Most apartment and condo projects should avoid over-customizing the first discussion. Start with a standard model family and then record site-specific adjustments. This makes pricing, documentation, service, and replacement parts more manageable.

Sauna Path Best Fit Watch Points
Indoor cabin sauna Fitness room, wellness room, clubhouse, and controlled indoor amenity areas. Room size, heater power, controls, ventilation context, resident rules, and maintenance access.
Glass-front sauna room Premium apartment amenities, condo clubhouse, resort residence, and visual wellness spaces. Glass handling, privacy, cleaning routine, door hardware, and approval documents.
Outdoor sauna Courtyard, rooftop, pool zone, or outdoor wellness deck when local planning and structure allow. Weather exposure, foundation/deck, access, drainage context, security, cover, and service access.
Infrared sauna path Smaller amenity rooms or lower-heat resident wellness concepts when appropriate. Electrical scope, panel layout, use rules, maintenance expectations, and model-specific documentation.

Approval, Electrical and Site Coordination

Apartment and condo projects often involve several decision makers. The supplier should not replace local professionals, inspectors, or code authorities, but the RFQ should collect the information those parties will ask for. Include voltage and phase assumptions, heater path, control location, room volume, glass area, access, site photos, and any destination-market document questions.

For North America projects, use the North America Sauna Electrical Approval and Permit Checklist and UL, ETL and CE Compliance Evidence Guide during RFQ preparation. For project documentation, connect this guide with the Commercial Sauna Project Submittal Checklist and Sauna Product Specification Reference.

Operations Plan for Property Managers

A sauna amenity becomes part of daily property operations after handover. The property manager should define cleaning, opening and closing checks, resident rules, signage, incident reporting, maintenance review, and service escalation before the room opens.

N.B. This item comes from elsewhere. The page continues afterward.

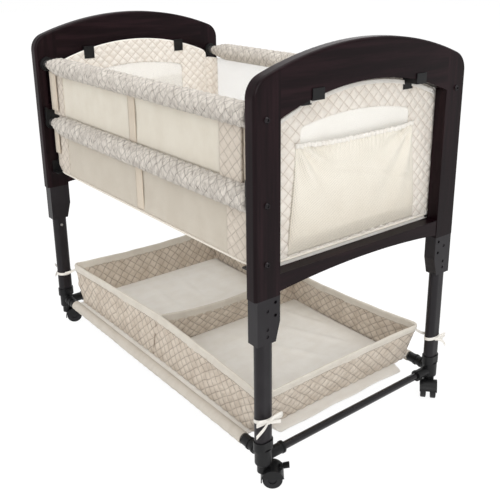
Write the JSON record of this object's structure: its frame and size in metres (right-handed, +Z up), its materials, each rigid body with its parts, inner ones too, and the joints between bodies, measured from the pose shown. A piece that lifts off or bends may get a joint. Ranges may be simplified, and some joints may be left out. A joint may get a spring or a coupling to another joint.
{
  "type": "bedside sleeper crib",
  "caption": "Small rectangular crib with arched end panels, padded side rails, a drop-down front rail, fabric nest, under-bed storage basket, height-adjustable legs and swivel casters.",
  "frame": {"origin": "on the floor, under the middle of the crib", "axes": "+X towards the foot panel, -Y towards the side with the two front rails, +Z up"},
  "size_m": [1.031, 0.593, 0.902],
  "materials": {
    "espresso_wood": "dark espresso stain under satin lacquer",
    "charcoal_metal": "charcoal powder coat",
    "black_metal": "black gloss paint",
    "steel": "plain zinc",
    "black_plastic": "moulded black",
    "caster_tread": "dark grey tread",
    "quilted_fabric": "diamond quilted cotton, light greige",
    "plain_fabric": "plain cream cotton",
    "mesh_fabric": "fine white mesh",
    "covered_board": "cream cloth over a stiff board"
  },
  "bodies": {
    "lower_frame": {"corner_fitting_foot_front": "black_plastic", "corner_fitting_foot_back": "black_plastic", "corner_fitting_head_front": "black_plastic", "corner_fitting_head_back": "black_plastic", "leg_tube_foot_front": "charcoal_metal", "leg_tube_foot_back": "charcoal_metal", "leg_tube_head_front": "charcoal_metal", "leg_tube_head_back": "charcoal_metal", "side_tube_front": "black_metal", "side_tube_back": "black_metal", "end_tube_foot": "black_metal", "end_tube_head": "black_metal", "storage_basket": "quilted_fabric", "basket_divider": "quilted_fabric", "basket_floor_boards": "covered_board", "basket_sling": "plain_fabric", "basket_ties": "plain_fabric"},
    "upper_frame": {"foot_posts": "espresso_wood", "head_posts": "espresso_wood", "foot_arch_rail": "espresso_wood", "head_arch_rail": "espresso_wood", "foot_lower_rail": "espresso_wood", "head_lower_rail": "espresso_wood", "leg_sleeves": "charcoal_metal", "rail_bolts": "steel", "floor_brackets": "black_plastic", "mid_rail_tube": "steel", "mid_rail_pad": "quilted_fabric", "back_rail_tube": "steel", "back_rail_pad": "quilted_fabric", "rail_flanges": "black_plastic", "rail_rests": "black_plastic", "nest_front_wall": "plain_fabric", "nest_drop_wall": "plain_fabric", "nest_back_wall": "mesh_fabric", "nest_foot_wall": "quilted_fabric", "nest_head_wall": "quilted_fabric", "nest_floor": "plain_fabric", "nest_floor_tube": "steel", "nest_floor_board": "covered_board", "mattress": "plain_fabric", "mesh_pockets": "mesh_fabric", "arch_clips": "black_plastic"},
    "drop_rail": {"drop_rail_tube": "steel", "drop_rail_pad": "quilted_fabric", "drop_rail_caps": "black_plastic"},
    "caster_foot_front": {"caster_housing_foot_front": "black_plastic"},
    "wheels_foot_front": {"caster_wheels_foot_front": "caster_tread"},
    "brake_foot_front": {"brake_lever_foot_front": "black_plastic"},
    "button_foot_front": {"snap_button_foot_front": "steel"},
    "caster_foot_back": {"caster_housing_foot_back": "black_plastic"},
    "wheels_foot_back": {"caster_wheels_foot_back": "caster_tread"},
    "button_foot_back": {"snap_button_foot_back": "steel"},
    "caster_head_front": {"caster_housing_head_front": "black_plastic"},
    "wheels_head_front": {"caster_wheels_head_front": "caster_tread"},
    "button_head_front": {"snap_button_head_front": "steel"},
    "caster_head_back": {"caster_housing_head_back": "black_plastic"},
    "wheels_head_back": {"caster_wheels_head_back": "caster_tread"},
    "brake_head_back": {"brake_lever_head_back": "black_plastic"},
    "button_head_back": {"snap_button_head_back": "steel"}
  },
  "joints": [
    {"name": "height_adjust", "type": "slide", "parent": "lower_frame", "child": "upper_frame", "axis": [0, 0, 1], "range_m": [0, 0.05]},
    {"name": "rail_drop", "type": "slide", "parent": "upper_frame", "child": "drop_rail", "axis": [0, 0, -1], "range_m": [0, 0.105], "deforming": ["nest_drop_wall"]},
    {"name": "swivel_foot_front", "type": "hinge", "parent": "lower_frame", "child": "caster_foot_front", "pos_m": [0.472, -0.267, 0.067], "axis": [0, 0, 1], "continuous": true},
    {"name": "roll_foot_front", "type": "hinge", "parent": "caster_foot_front", "child": "wheels_foot_front", "pos_m": [0.4838, -0.25211, 0.021], "axis": [-0.7837, 0.6211, 0], "continuous": true},
    {"name": "brake_foot_front", "type": "hinge", "parent": "caster_foot_front", "child": "brake_foot_front", "pos_m": [0.49534, -0.23755, 0.04314], "axis": [-0.7837, 0.6211, 0], "range_deg": [0, 20]},
    {"name": "button_foot_front", "type": "slide", "parent": "lower_frame", "child": "button_foot_front", "axis": [1, 0, 0], "range_m": [0, 0.003], "stiffness_N_per_m": 400, "springref_m": -0.0005},
    {"name": "swivel_foot_back", "type": "hinge", "parent": "lower_frame", "child": "caster_foot_back", "pos_m": [0.472, 0.267, 0.067], "axis": [0, 0, 1], "continuous": true},
    {"name": "roll_foot_back", "type": "hinge", "parent": "caster_foot_back", "child": "wheels_foot_back", "pos_m": [0.48408, 0.25234, 0.021], "axis": [0.7716, 0.6361, 0], "continuous": true},
    {"name": "button_foot_back", "type": "slide", "parent": "lower_frame", "child": "button_foot_back", "axis": [1, 0, 0], "range_m": [0, 0.003], "stiffness_N_per_m": 400, "springref_m": -0.0005},
    {"name": "swivel_head_front", "type": "hinge", "parent": "lower_frame", "child": "caster_head_front", "pos_m": [-0.472, -0.267, 0.067], "axis": [0, 0, 1], "continuous": true},
    {"name": "roll_head_front", "type": "hinge", "parent": "caster_head_front", "child": "wheels_head_front", "pos_m": [-0.46391, -0.24981, 0.021], "axis": [-0.9048, 0.4258, 0], "continuous": true},
    {"name": "button_head_front", "type": "slide", "parent": "lower_frame", "child": "button_head_front", "axis": [-1, 0, 0], "range_m": [0, 0.003], "stiffness_N_per_m": 400, "springref_m": -0.0005},
    {"name": "swivel_head_back", "type": "hinge", "parent": "lower_frame", "child": "caster_head_back", "pos_m": [-0.472, 0.267, 0.067], "axis": [0, 0, 1], "continuous": true},
    {"name": "roll_head_back", "type": "hinge", "parent": "caster_head_back", "child": "wheels_head_back", "pos_m": [-0.48408, 0.25234, 0.021], "axis": [0.7716, -0.6361, 0], "continuous": true},
    {"name": "brake_head_back", "type": "hinge", "parent": "caster_head_back", "child": "brake_head_back", "pos_m": [-0.4959, 0.238, 0.04314], "axis": [0.7716, -0.6361, 0], "range_deg": [0, 20]},
    {"name": "button_head_back", "type": "slide", "parent": "lower_frame", "child": "button_head_back", "axis": [-1, 0, 0], "range_m": [0, 0.003], "stiffness_N_per_m": 400, "springref_m": -0.0005}
  ]
}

Operation File Owner Why It Matters
Opening and closing checklist Facilities or property team. Confirms room condition, user-facing notices, and basic readiness.
Cleaning log Housekeeping or maintenance team. Creates resident-use and warranty-support evidence.
Resident rules Property manager or HOA. Sets use expectations and reduces misuse or complaint risk.
Service ticket workflow Property team, dealer, or distributor. Routes issues quickly with photos, model data, and severity level.
Spare-parts file Dealer, distributor, or facilities manager. Prevents small parts from creating long downtime.

Useful supporting pages include the Commercial Sauna Opening-Day Checklist, Commercial Sauna Cleaning Log Template, Service SLA and After-Sales Support Guide, and Service Ticket Template.

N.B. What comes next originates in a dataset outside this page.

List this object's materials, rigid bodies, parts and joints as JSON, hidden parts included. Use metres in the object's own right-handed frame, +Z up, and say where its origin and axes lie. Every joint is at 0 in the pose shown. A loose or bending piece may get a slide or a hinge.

RFQ Fields for Apartment and Condo Sauna Projects

Send these fields with the first inquiry so We can respond with a more useful quote:

  • Project type, city/country, new build or retrofit, and expected opening date.
  • Buyer role: developer, property manager, condo board, architect, contractor, distributor, or dealer.
  • Amenity location, room dimensions, site photos, access path, and any floor/deck constraints.
  • Expected user load, operating hours, resident profile, and supervision model.
  • Preferred sauna type, capacity, glass preference, wood preference, finish expectation, and private-label needs.
  • Electrical assumptions, heater preference, controls, approval questions, and document deadline.
  • Operation plan: cleaning owner, maintenance owner, service ticket owner, spare-parts location, and warranty contact.
  • Delivery scope: packaging, crate size, unloading, elevator/access limits, and contractor timeline.

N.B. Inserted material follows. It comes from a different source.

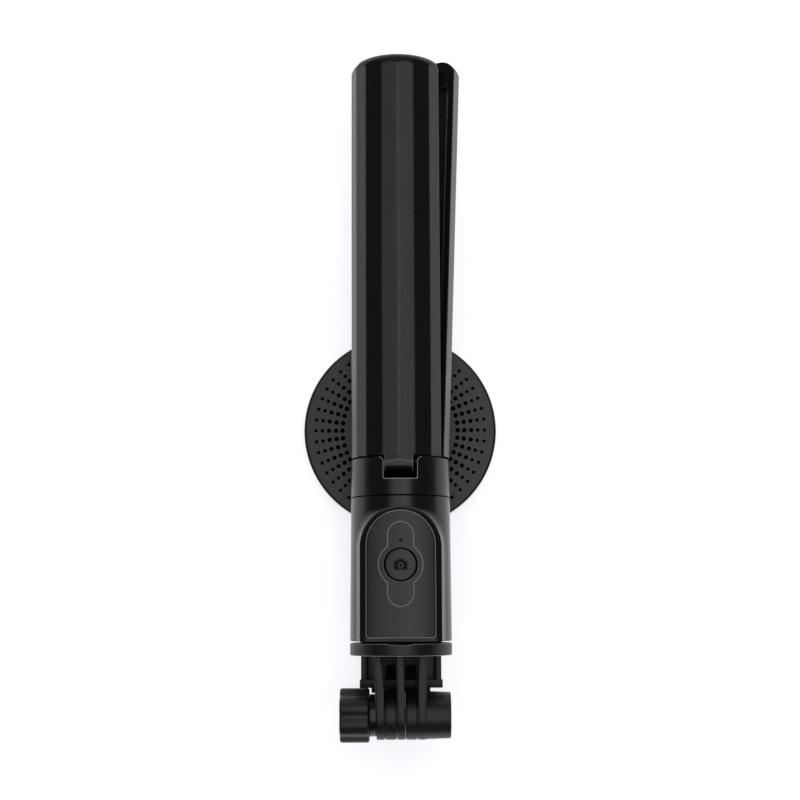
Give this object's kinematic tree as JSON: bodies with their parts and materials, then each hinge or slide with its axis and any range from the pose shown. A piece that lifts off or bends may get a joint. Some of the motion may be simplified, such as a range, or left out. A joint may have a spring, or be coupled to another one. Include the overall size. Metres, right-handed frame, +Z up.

Budget and Lifecycle Questions

Apartment amenity teams should compare more than unit price. A lower upfront quote can create higher operating friction if it lacks documents, spare parts, service workflow, or project-ready packaging details. Ask about the full lifecycle:

  • What is included in the sauna package, heater package, accessories, manuals, and labels?
  • Which documents are available for contractor review and property records?
  • How are replacement parts identified, stocked, shipped, and reordered?
  • Who owns resident-facing rules, cleaning logs, incident records, and service tickets?
  • What should be reviewed monthly or quarterly after opening?

How we support Multifamily Sauna Amenity Buyers

We can help apartment and condo project teams convert amenity goals into a complete model scope. Share the project role, building type, amenity location, user load, room size, destination market, approval questions, operating owner, service owner, and document deadline. We can then support model selection, RFQ preparation, product evidence, packaging data, maintenance planning, and spare-parts discussion.

Start with the RFQ form, then connect this page with the Commercial Sauna Manufacturer, Commercial Saunas for Hotels and Spas, Supplier Trust Center, and Fitness Chain Sauna Procurement Rollout Guide if the project includes multiple properties.

Apartment and Condo Sauna Amenity FAQ

What should an apartment or condo sauna RFQ include?

Include building type, amenity location, room dimensions, resident load, heater path, electrical assumptions, approval questions, ventilation and access notes, finish expectations, maintenance plan, spare-parts needs, and service ownership.

Should a multifamily sauna be custom built or standardized?

Most multifamily projects benefit from a standard model family with site-specific adjustments for room size, access, finishes, electrical scope, and property operations.

Who owns sauna maintenance in an apartment or condo building?

Maintenance ownership should be defined before purchase. It may sit with property management, facility staff, HOA, a dealer, a contractor, or an agreed service partner depending on the project structure.

Can CSauna help with apartment sauna amenity planning?

We can help buyers prepare model scope, RFQ fields, document packets, maintenance files, spare-parts planning, and supplier-side evidence for apartment, condo, and multifamily sauna amenity projects.